Best female kendoka: Madeleine Schelin.
And the bogu is still around at home somewhere among all the books.
*The original versions of this article in Swedish and English were written and published in July 2021 and can be found in the author’s website Svensk Kendohistoria: https://kendohistoria.se/wp-content/uploads/2023/09/2021-07-Solveig-Malmkvist-EIGO.pdf
**This English version was slightly modified for the readers of FLKW with the author’s permission.
 South Judo Club in English, ran in the gymnasium at Gubbängen School, located 10km south from Stockholm. Komaki Kazuhiro who arrived in Sweden in 1970 became the main instructor. Later when he started his own dojo, Kamiyasu Kin’ichi took the instructor position during 1978 to 1980.
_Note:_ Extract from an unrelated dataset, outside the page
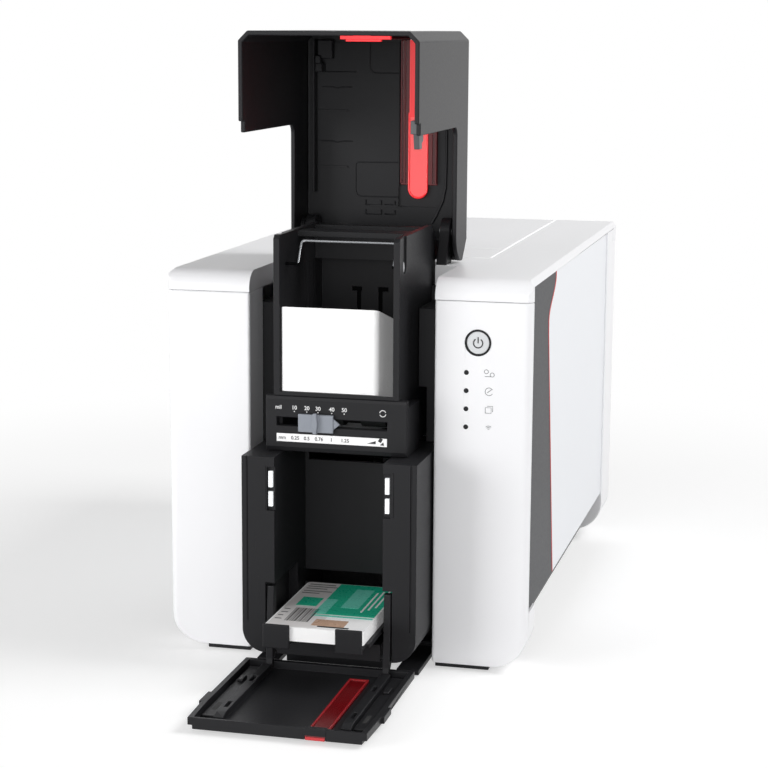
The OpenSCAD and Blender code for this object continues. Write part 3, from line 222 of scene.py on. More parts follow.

 Watanabe Akio was one of ‘five young Japanese teachers’ resided in Europe, known as an unofficial advisory group for European kendo, formulated in 1966. He resided in Copenhagen. (p45, The Oshu Kendo Renmei – A History of British and European Kendo (1885-1974), P. Budden 2017)
 Nakamura Kazuko participated in the Canadian team and Miike (or Mitsuike) Setsuko participated in Goodwill Match event from Canada. The ‘only two’ refers to the women participants in the ‘official’ event. Goodwill Match section was not considered to be official.
 She said that she didn’t know the competition rules before she entered her first match.
 Kendo was under Swedish Judo Federation until around 1970 when the Federation became Swedish Budo Federation.
 Saito Taiji 8th dan Hanshi, as a rep of All Japan Kendo Federation, came to Sweden and taught kendo from September 1972 to March 1973 during his stay.